Efectivamente, una puerta metálica sin candar da acceso al recinto, donde vuelve a encontrar la corriente del arroyo. Una excesiva corriente que podría salvarse con un tablón de madera que, deliberadamente, alguien ha puesto en la otra orilla, fuera del alcance de cualquiera que quisiera hacer uso de él. Descartada la posibilidad de descalzarse para vadear la corriente, y un tanto harto de tanto impedimento, vuelve sobre sus pasos y salta el zarzo prohibitorio. Tras él un carril se adentra en una mancha de bravía vegetación, donde no resulta complicado localizar el monumento romano de Piedraescrita.




Abundando en lo que ya quedó apuntado, se trata de un tolmo granítico, de unos cinco metros de altura, con un relieve en la cara del saliente. Un relieve mil veces estudiado en su contenido, pero que sigue concitando la duda de su solitaria ubicación, y de su relación con las tumbas de las que hablaba el eremita. Acabada la visita, continúa por el mismo carril, hasta que éste se difumina entre las viejas cepas una viña. Tras los lances del día, y con la ruta a punto de llegar a su final, la aparición de un nuevo vallado, que ya hace el número cinco de la jornada, le parece un juego de niños. Al otro lado del obstáculo ya no existe camino visible, y el afán del caminante será avanzar hacia el septentrión, en busca de la carretera de Almorox. Tras veinte minutos de recorrido campo a través, llega al asfalto que, sin otra solución aparente, tiene que recorrer durante un quilómetro, hasta llegar a un carril terrizo que ataja en dirección a Cenicientos.
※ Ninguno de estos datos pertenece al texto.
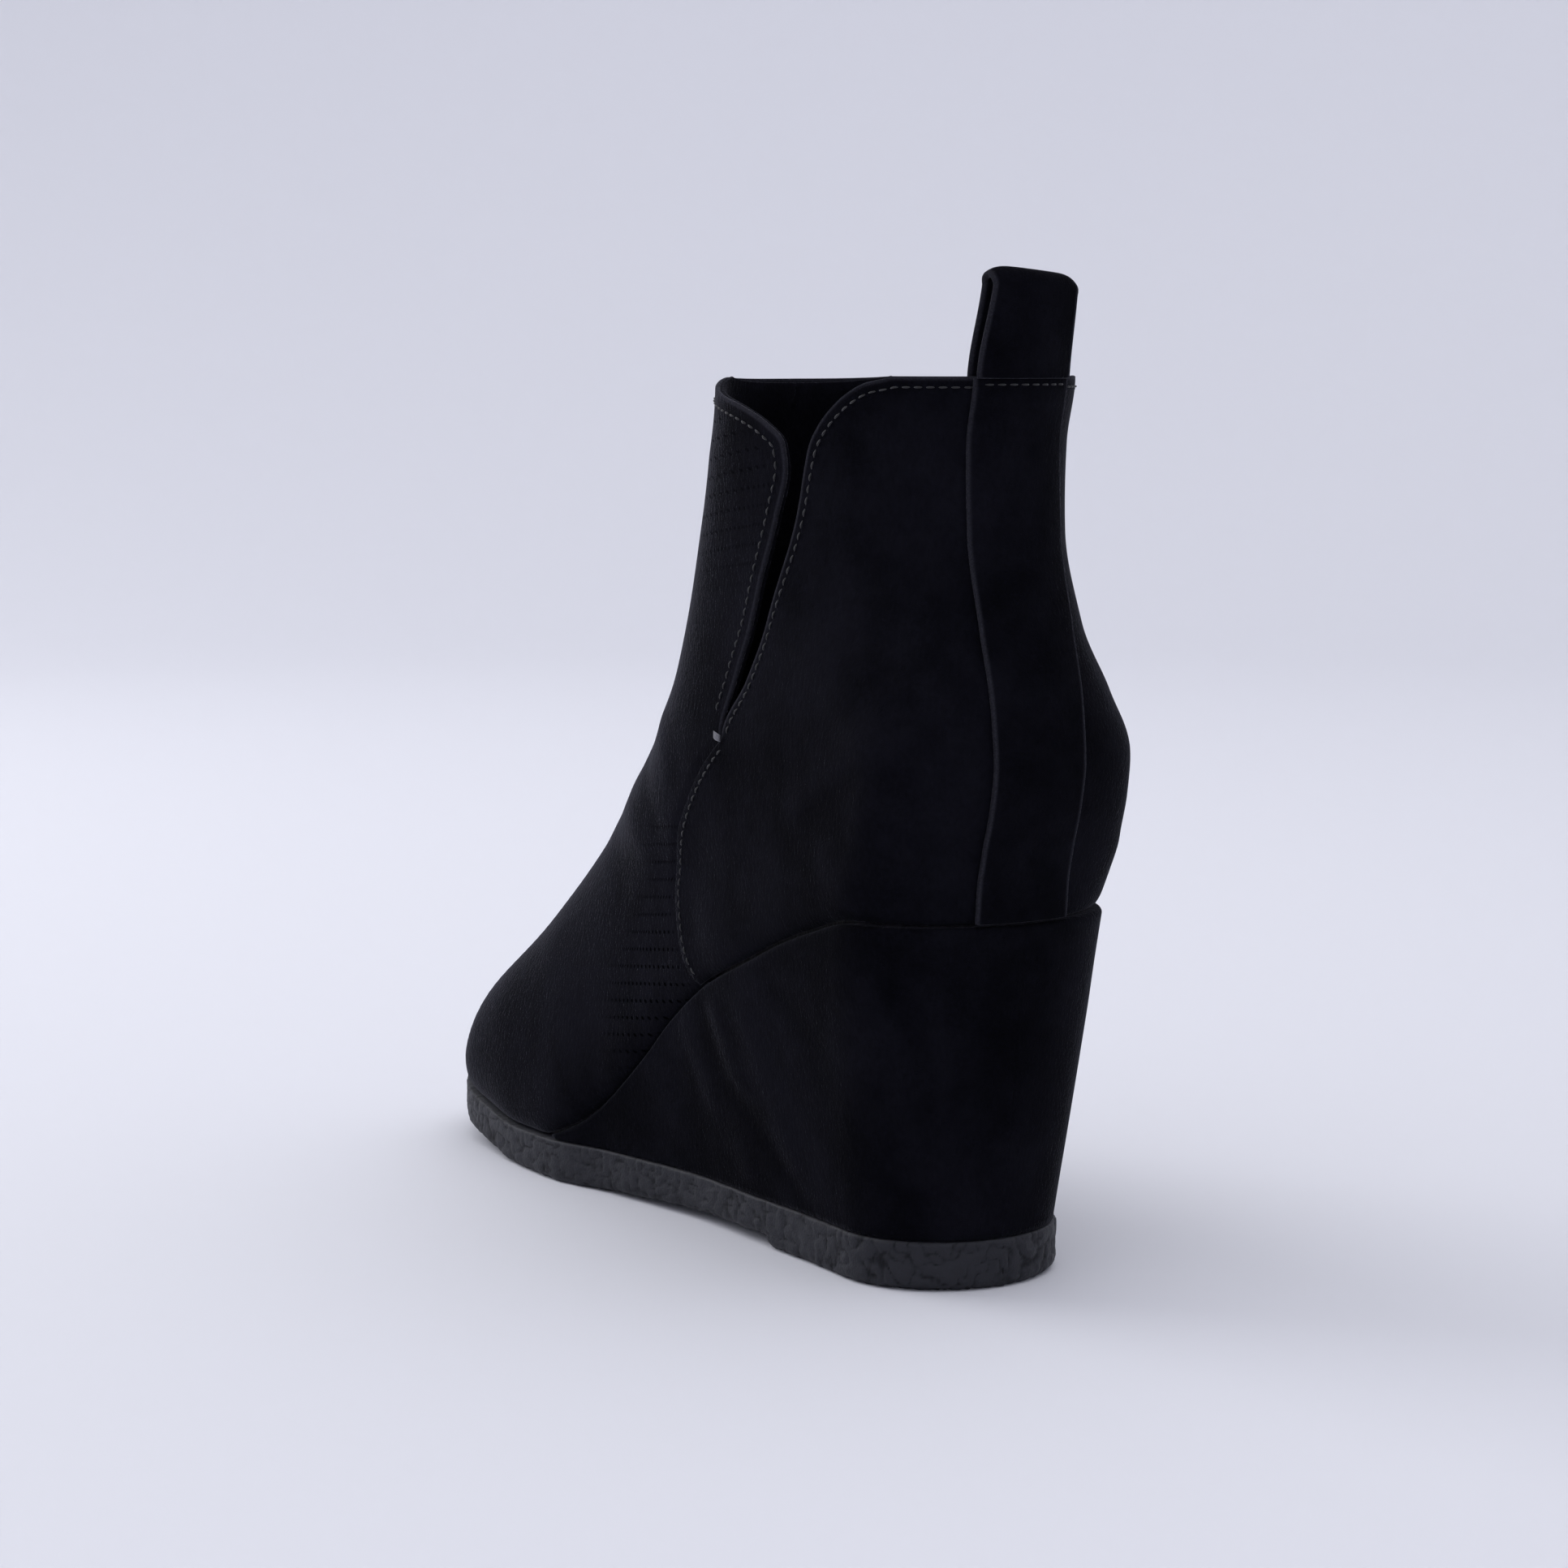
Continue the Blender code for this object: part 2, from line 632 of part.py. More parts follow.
def make_pull_loop(collection, material):
    """Folded loop over the rear of the collar: a tail inside, a fold on top, a leg above the strip.

    It narrows upwards from its inner edge, and its top slopes down to the outer side.
    """
    crotch = (UPPER_WALL + 2 * LINING_GAP) / 2
    fold_up = COLLAR_HEIGHT + LOOP_RISE - LOOP_THICKNESS - crotch
    turn = np.linspace(0, np.pi, LOOP_FOLD_ROWS)
    leg_up = np.linspace(COLLAR_HEIGHT + GAP, fold_up, LOOP_LEG_ROWS + 1)[:-1]
    tail_up = np.linspace(fold_up, COLLAR_HEIGHT - LOOP_TAIL, LOOP_TAIL_ROWS + 1)[1:]
    up = np.concatenate([leg_up, fold_up + crotch * np.sin(turn), tail_up])
    through = crotch * np.concatenate([-np.ones(LOOP_LEG_ROWS), -np.cos(turn), np.ones(LOOP_TAIL_ROWS)])
    sideways = np.linspace(-LOOP_WIDTH / 2, LOOP_WIDTH / 2, STRIP_COLUMNS)[None, :]
    sideways, up = np.broadcast_arrays(sideways, up[:, None])
    surface = rear_at(sideways, np.minimum(up, COLLAR_HEIGHT))
    middle = rear(COLLAR_HEIGHT)
    risen = np.clip((up - COLLAR_HEIGHT) / LOOP_RISE, 0, 1)
    flatter = 1 - LOOP_FLATTER * smooth(risen)
    forward = middle + (surface - middle) * flatter + UPPER_WALL / 2 + through[:, None] - LOOP_LEAN * risen
    from_outer = sideways + LOOP_WIDTH / 2
    up = up - LOOP_SLANT * risen * (1 - from_outer / LOOP_WIDTH)
    sideways = from_outer * (1 - LOOP_TAPER * smooth(risen)) - LOOP_WIDTH / 2
    return open_strip("pull_loop", collection, sideways, forward, up, LOOP_THICKNESS, material)


def make_material(name, color, roughness):
    """A plain dull surface of one colour."""
    material = bpy.data.materials.new(name)
    material.use_nodes = True
    shader = material.node_tree.nodes["Principled BSDF"]
    shader.inputs["Base Color"].default_value = (*color, 1)
    shader.inputs["Roughness"].default_value = roughness
    shader.inputs["Metallic"].default_value = 0
    return material


def main():
    """Build the boot piece by piece from the floor up."""
    for item in list(bpy.data.objects):
        bpy.data.objects.remove(item)
    boot = bpy.data.collections.new("wedge_ankle_boot")
    cutters = bpy.data.collections.new("cutters")
    for collection in (boot, cutters):
        bpy.context.scene.collection.children.link(collection)
    make_outsole(boot, make_material("dark rubber", (0.030, 0.030, 0.036), 0.60))
    make_wedge(boot, make_material("wedge suede", (0.012, 0.012, 0.016), 0.95))
    make_insole(boot, make_material("sock", (0.020, 0.019, 0.021), 0.85))
    make_upper(boot, cutters, make_material("upper suede", (0.013, 0.013, 0.017), 0.95))
    make_back_strip(boot, make_material("strip suede", (0.011, 0.011, 0.015), 0.95))
    make_pull_loop(boot, make_material("loop suede", (0.011, 0.011, 0.015), 0.95))


main()
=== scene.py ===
# %% [markdown]
# # A black wedge ankle boot for the right foot
#
# The boot is a pull-on ankle boot of black microsuede on a high wedge, with a V cut in each side of its
# collar, fine holes in its front, a strip up its heel and a loop to pull it on by. A plain solid model of it
# is the frame: it gives the sizes, and each visible piece is made again over it as a finer surface with its
# own edges, folds, stitches and finish. All shapes are worked out in the boot's side view, where "forward"
# is the distance from the rear edge of the sole and "up" the height above the floor.

# %% The frame
import json

import bpy
import numpy as np
from mathutils import Matrix, Vector

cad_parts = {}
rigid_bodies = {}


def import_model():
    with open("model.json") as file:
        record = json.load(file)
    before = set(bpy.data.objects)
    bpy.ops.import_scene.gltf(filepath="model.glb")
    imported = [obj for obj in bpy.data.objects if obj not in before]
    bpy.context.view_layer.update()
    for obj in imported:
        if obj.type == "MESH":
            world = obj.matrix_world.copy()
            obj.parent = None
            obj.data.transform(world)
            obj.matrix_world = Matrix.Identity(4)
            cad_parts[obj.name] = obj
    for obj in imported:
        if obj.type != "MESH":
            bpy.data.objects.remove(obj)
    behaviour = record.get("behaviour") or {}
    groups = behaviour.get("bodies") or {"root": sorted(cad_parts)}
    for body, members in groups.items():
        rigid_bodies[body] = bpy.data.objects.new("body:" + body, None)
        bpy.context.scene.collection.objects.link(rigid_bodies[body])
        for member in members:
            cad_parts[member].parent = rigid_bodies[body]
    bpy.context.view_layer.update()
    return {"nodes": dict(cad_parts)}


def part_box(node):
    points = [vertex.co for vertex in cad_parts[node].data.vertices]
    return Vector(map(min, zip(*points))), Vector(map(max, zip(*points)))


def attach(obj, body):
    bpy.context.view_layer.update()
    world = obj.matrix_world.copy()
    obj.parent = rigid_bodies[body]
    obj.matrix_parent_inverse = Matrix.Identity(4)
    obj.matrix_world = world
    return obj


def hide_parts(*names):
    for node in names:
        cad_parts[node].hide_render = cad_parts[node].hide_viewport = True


for item in list(bpy.data.objects):
    bpy.data.objects.remove(item)
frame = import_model()
MM = 0.001
print("nodes of the frame:", sorted(frame["nodes"]))

# %% Sizes read from the frame
sole_low, sole_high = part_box("outsole")
HEEL_EDGE = sole_high.y
SOLE_LENGTH = sole_high.y - sole_low.y
COLLAR_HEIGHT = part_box("upper")[1].z
HEEL_SEAT_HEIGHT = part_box("wedge")[1].z
print("sole", round(SOLE_LENGTH, 4), "collar", round(COLLAR_HEIGHT, 4), "heel seat", round(HEEL_SEAT_HEIGHT, 4))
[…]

Llega a la población cuando la verde trasera del autobús se aleja por la Avenida de Madrid, en dirección a Cadalso. Por un par de minutos deberá esperar cuarenta y cinco hasta el próximo servicio; tiempo suficiente para hacer una visita a la iglesia de San Esteban Protomártir, en la que algunos coruchos trabajan en la preparación de las nuevas andas del Cristo Nazareno, los cuales, amablemente, facilitan la visita del caminante, iluminando el interior del templo. Tras la conversación, no resulta aventurado deducir su especial orgullo por el baptisterio donde, como oro en paño, guardan una pila bautismal, tallada en piedra de granito, que los cronistas datan del siglo XVI.



Con las últimas luces de la tarde perdiéndose entre el caserío, sale el autobús en dirección a La Corte. Antes, el caminante, ha rendido visita a uno de los dos bares que, compartiendo medianería y soledad, se encuentran frente a la parada.